I love headroom, and I need headroom. My playing suffers and I don’t play like myself if I start topping out too soon

“Absolutely. I’ve always been a Fender guy. I’ve tried every fancy amp and then I always end up just going back to a Deluxe or something. I do enjoy vintage amps, but they’re just not reliable on the road. So I stopped taking my ’64 Deluxe Reverb on the road. I have a Gibson GA-18 that I don’t take out anywhere on the road anymore, but it sounds amazing. In the studio, they’re great.

“My main gigging amps at the moment are my Two-Rock Traditional Clean and my Benson Chimera, which is a 30 watt, very clean, a lot of headroom. I love headroom, and I need headroom. My playing suffers and I don’t play like myself if I start topping out too soon.

“I got to try that Two-Rock Traditional Clean. I visited those guys back in August. They knew I was coming. I walked in, and they go, ‘We have this prototype for you’. Bill was there, he just literally had it ready, not even in a box yet. I was like, ‘Okay…’ I tried the Traditional Clean first, and I was like, ‘Oh, my God.’

“I was just playing my Suhr and it sounded the most gigantic, clean, lush thing I’ve ever tried. Then I tried the Classic Reverb, and it was like… amazing amp. That’s what we’re using on this tour as well. For me, it didn’t compare. What I’m looking for, I think I just wanted a pedal platform: clean, glassy, beautiful.”

What can we expect from your forthcoming solo material and when are we going to hear it?

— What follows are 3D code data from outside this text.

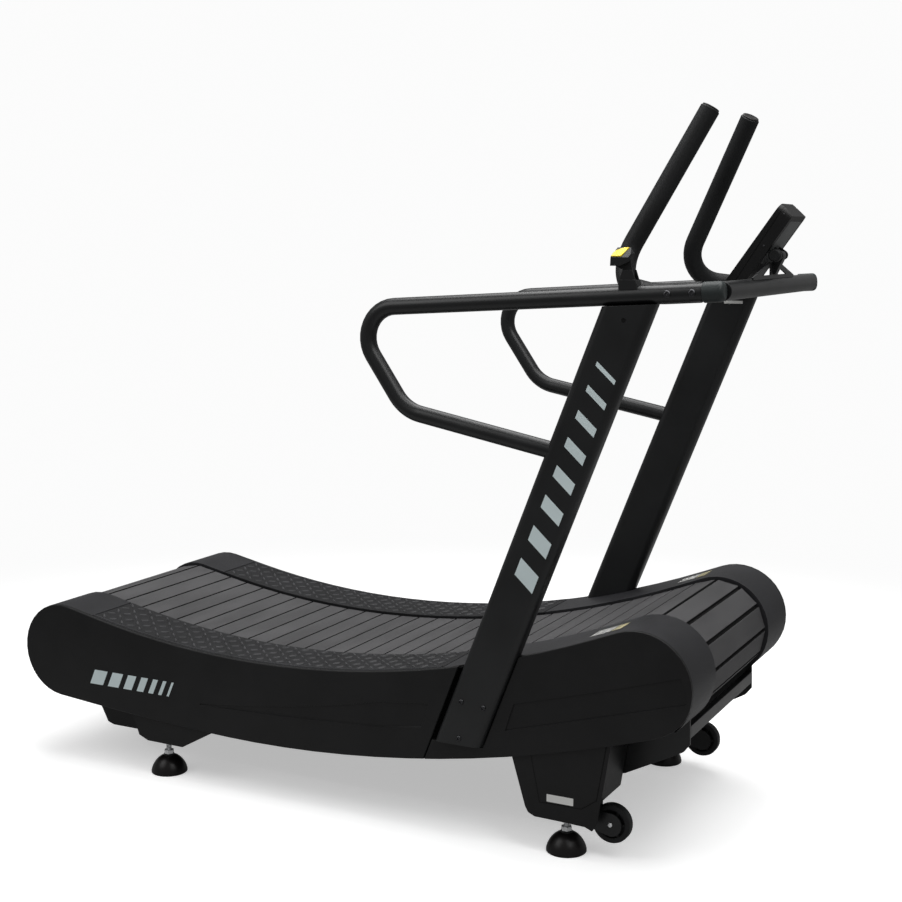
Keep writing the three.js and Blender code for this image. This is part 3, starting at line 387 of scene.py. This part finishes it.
def make_side_covers():
    """Side panels: a soft outer edge all round, crisp edges round the recess."""
    for name, _ in SIDES:
        for end in ("rear", "front"):
            node = f"{end}_side_cover_{name}"
            bm = clean_copy(node)
            outer = [e for e in sharp_edges(bm, 30) if all(abs(v.co.y) > 0.3935 for v in e.verts)]
            soft = [e for e in outer if is_perimeter(e, 0.006)]
            rounded(bm, soft, 0.0035, 3)
            recess = [e for e in sharp_edges(bm, 50) if all(abs(v.co.y) > 0.3905 for v in e.verts)]
            rounded(bm, recess, 0.0012, 2)
            inner = [e for e in sharp_edges(bm, 50) if all(abs(v.co.y) < 0.388 for v in e.verts)]
            rounded(bm, inner, 0.0012, 1)
            piece(node + "_finish", bm, COVER, "frame", (node,))


def tread_bar(length, width, height):
    """A low bar with sloping sides and tapered ends."""
    half, w = length / 2, width / 2
    base = [(-half, 0), (-half + 4, -w), (half - 4, -w), (half, 0), (half - 4, w), (-half + 4, w)]
    crown = [(x * 0.86, y * 0.5) for x, y in base]
    bm = bmesh.new()
    low = [bm.verts.new((x / 1000, y / 1000, -0.0004)) for x, y in base]
    high = [bm.verts.new((x / 1000, y / 1000, height / 1000)) for x, y in crown]
    bm.faces.new(low[::-1])
    bm.faces.new(high)
    for i in range(len(base)):
        j = (i + 1) % len(base)
        bm.faces.new((low[i], low[j], high[j], high[i]))
    return bm


BAR_STEP = 30  # spacing of the raised bars on a foot rail, both ways
BAR_ROWS = 5
FIRST_BAR = (22, 241)  # first bar: from the rear seam, and from the middle plane
BEAD_Y = 378.5  # rib along a foot rail's outer edge, from the middle plane
JOINT_SHADE_Y = 385.5  # joint between side covers and skins, where a near-black rod is painted shade in the gap; from the middle plane


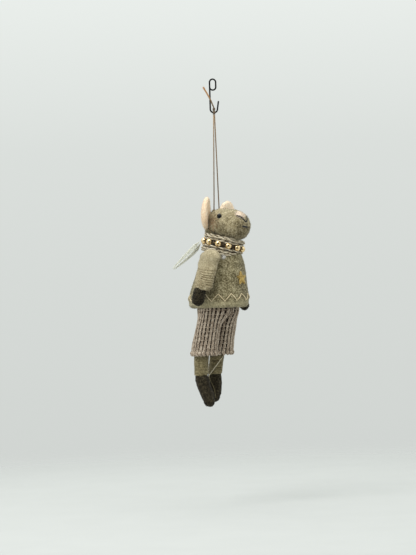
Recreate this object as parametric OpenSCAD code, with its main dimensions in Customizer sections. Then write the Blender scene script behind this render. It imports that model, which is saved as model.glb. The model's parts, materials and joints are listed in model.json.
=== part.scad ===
// Hanging felt mouse ornament: a needle-felted wool mouse in a sweater, a beaded
// yarn collar and rib-knit shorts, hung by a thread loop from a small wire hook.
// Origin: inside top of the hook's eye. +Z up, the mouse faces -Y, its right side is -X.

/* [Hook] */
// Diameter of the hook's wire
wire_d = 1.1; // [0.9:0.1:1.2]
// Half width of the hook's eye, at the middle of the wire
eye_r = 2.15; // [2.0:0.05:2.4]
// Height of the straight sides of the eye
eye_side = 3.3; // [2.5:0.1:4.0]
// Radius of the hook's bend, at the middle of the wire
bend_r = 2.5; // [2.4:0.05:2.7]
// Height of the bend's centre, measured down from the origin
bend_drop = 20.4; // [18:0.1:24]
// Turn of the hook about the vertical, against the mouse
hook_turn = -50; // [-60:5:-40]

/* [Thread] */
// Diameter of the hanging thread
thread_d = 0.84; // [0.7:0.02:0.9]
// Half the distance between the two places where the thread enters the head
entry_x = 2.84; // [2.6:0.02:3.2]
// Length of the two cut tails above the knot
tail_len = 20.5; // [15:0.5:21]
// Lean of the tails away from the hook's plane
tail_lean = 36; // [34:1:40]

/* [Head] */
// Half length of the head, nose to nape
head_l = 17.7; // [16.5:0.1:18.5]
// Half width of the head
head_w = 12; // [11.5:0.1:12.5]
// Half height of the head
head_h = 11.4; // [11:0.1:11.8]
// Sideways tilt of the head, lower on the mouse's left
head_roll = 7.5; // [4:0.5:10]
// Half height of an ear
ear_h = 11.4; // [10:0.1:12]
// Half width of an ear
ear_w = 7.6; // [6.5:0.1:8.5]
// Radius of a bead eye
eye_bead_r = 1.8; // [1.3:0.1:1.9]

/* [Collar] */
// Radius at which the beads sit
bead_ring_r = 13.9; // [13.7:0.1:14.2]
// Radius of one gold bead
bead_r = 2.15; // [1.8:0.05:2.2]
// Number of gold beads
bead_count = 12; // [12:1:12]
// Dip of the collar towards the mouse's front left
collar_dip = 14.5; // [12:0.5:16]

/* [Body] */
// Thickness of the sweater's felt
sweater_wall = 2.2; // [1.8:0.1:2.4]
// Radius of the felt star, centre to tip
star_r = 5.2; // [4.8:0.1:5.6]
// Number of zigzag stitches round the hem
zigzag_count = 14; // [12:1:16]

/* [Limbs] */
// Diameter of the wire inside an arm or a leg
limb_wire_d = 1.2; // [1.0:0.1:1.4]
// Radius of a wrapped leg
leg_r = 4.9; // [4.5:0.1:5.1]
// Running gap between a limb and what it turns in
gap = 0.4; // [0.35:0.05:0.5]

/* [Hidden] */
$fn = 48;

// Colours
WIRE = "#1c1a18";
THREAD = "#8c8478";
WOOL = "#8e8162";
PEACH = "#e6cdaa";
BROWN = "#4a3a2a";
YARN = "#c8b493";
GOLD = "#d8a63c";
MUSTARD = "#a08a52";
SATIN = "#dcdfd8";
BLACK = "#161412";
CHARCOAL = "#3a3426";
TAUPE = "#8a7c68";
BONE = "#d9c79c";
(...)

“I don’t want to put a date on it, of course, but I’m hoping by the middle part of this year. I need to get the ball rolling to finish it ASAP. Definitely this year. What you can expect is I come from a band in which there’s a lot of singing, a lot of harmony, there are some guitar moments… It’s like that rootsy Americana, if you will, but not really Americana.

“It’s like taking a page out of there, because that’s what I know and that’s what I come from. If you like The Bros Landreth hopefully you will like this, but it’s kind of my own thing as well. There are a bit more R&B influences at times, but there’s just as much slide and non-slide.”